Finished Season: 23-12 (10-10), Unranked 


Entering February: 15-6 (6-4), Ranked #18

It feels like the cancellation of the conference and national tournaments, combined with Luka Garza’s ascendance to Big Ten and National Player of the Year status, let last year’s Iowa team off the hook for yet another lackluster run to end the season.

Make no mistake, they faded down the stretch.

The 16-6 (7-4) #18 Hawkeyes started February on the right foot with a Super Bowl Sunday home victory over #19 Illinois before following it up with one of the worst performances of the McCaffery era—a 104-68 loss at Purdue. It kicked off a stretch where Iowa lost five of its last nine games, including three times to unranked foes— twice to the Boilermakers and once to Indiana.

We’ll never know whether or not the 19-20 Hawkeyes could’ve turned their season around by the time the Big Dance rolled around, but they were riding a two-game losing streak entering the Big Ten Tournament and, judging by the aforementioned past years, it wasn’t likely to end with Iowa reaching the Sweet Sixteen for the first time since 1999.

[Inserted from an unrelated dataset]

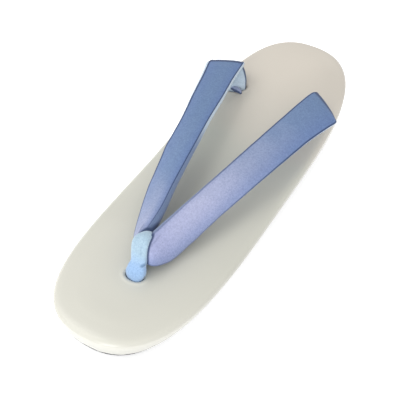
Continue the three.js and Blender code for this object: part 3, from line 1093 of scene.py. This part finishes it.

Finished Season: 20-11 (11-9), Ranked #25 

So here we are, 11 years into the McCaffery era and yet another one of his teams—his most talented since arriving in Iowa City—appears on the ropes. It's fair to ask if these late winter nightmares will ever disappear because, if a squad featuring the eventual National and Big Ten Player of the Year as well as seven upperclassmen can’t hold it together down the stretch, I'm not sure any of Fran's future teams will.

Of course, there’s still plenty of season left for the Hawkeyes to turn this thing around, so that's a question for another day. In the meantime I’m gonna save this article somewhere I can easily find it on my computer. I have a feeling it’ll be relevant once again 12 months from now.

I can’t believe they’re on the verge doing this again.